Same goes for age when age is transformed to a qualitative ordinal variable with levels such as minors, adults and seniors. It is also often the case (especially in surveys) that the variable salary (quantitative continuous) is transformed into a qualitative ordinal variable with different range of salaries (e.g., < 1000€, 1000 - 2000€, > 2000€).

Last but not least, in datasets it is very often the case that numbers are used for qualitative variables. For instance, a researcher may assign the number “1” to women and the number “2” to men (or “0” to the answer “No” and “1” to the answer “Yes”). Despite the numerical classification, the variable gender is still a qualitative variable and not a discrete variable as it may look. The numerical classification is only used to facilitate data collection and data management. It is indeed easier to write the number “1” or “2” instead of “women” or “men”, and thus less prone to encoding errors.
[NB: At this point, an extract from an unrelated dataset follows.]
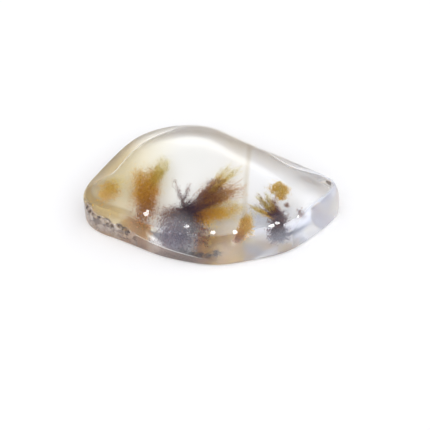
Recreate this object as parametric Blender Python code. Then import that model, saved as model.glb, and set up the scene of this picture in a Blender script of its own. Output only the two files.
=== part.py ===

The same goes for the identification of each observation. Suppose you collected information on 100 students. You may use their student’s ID to identify them in the dataset (so that you can trace them back). Most of the time, students’ ID (or ID in general) are encoded as numeric values. At first sight, it may thus look like a quantitative variable (because it goes from 1 to 100 for example). However, ID is clearly not a quantitative variable because it actually corresponds to an anonymized version of the student’s first and last name. If you think about it, it would make no sense to compute the mean or median on the IDs, as it does not represent a numerical measurement (but rather just an easier way to identify students than with their names).

If you face this kind of setup, do not forget to transform your variable into the right type before performing any statistical analyses. Usually, a basic descriptive analysis (and knowledge about the variables which have been measured) prior to the main statistical analyses is enough to check that all variable types are correct.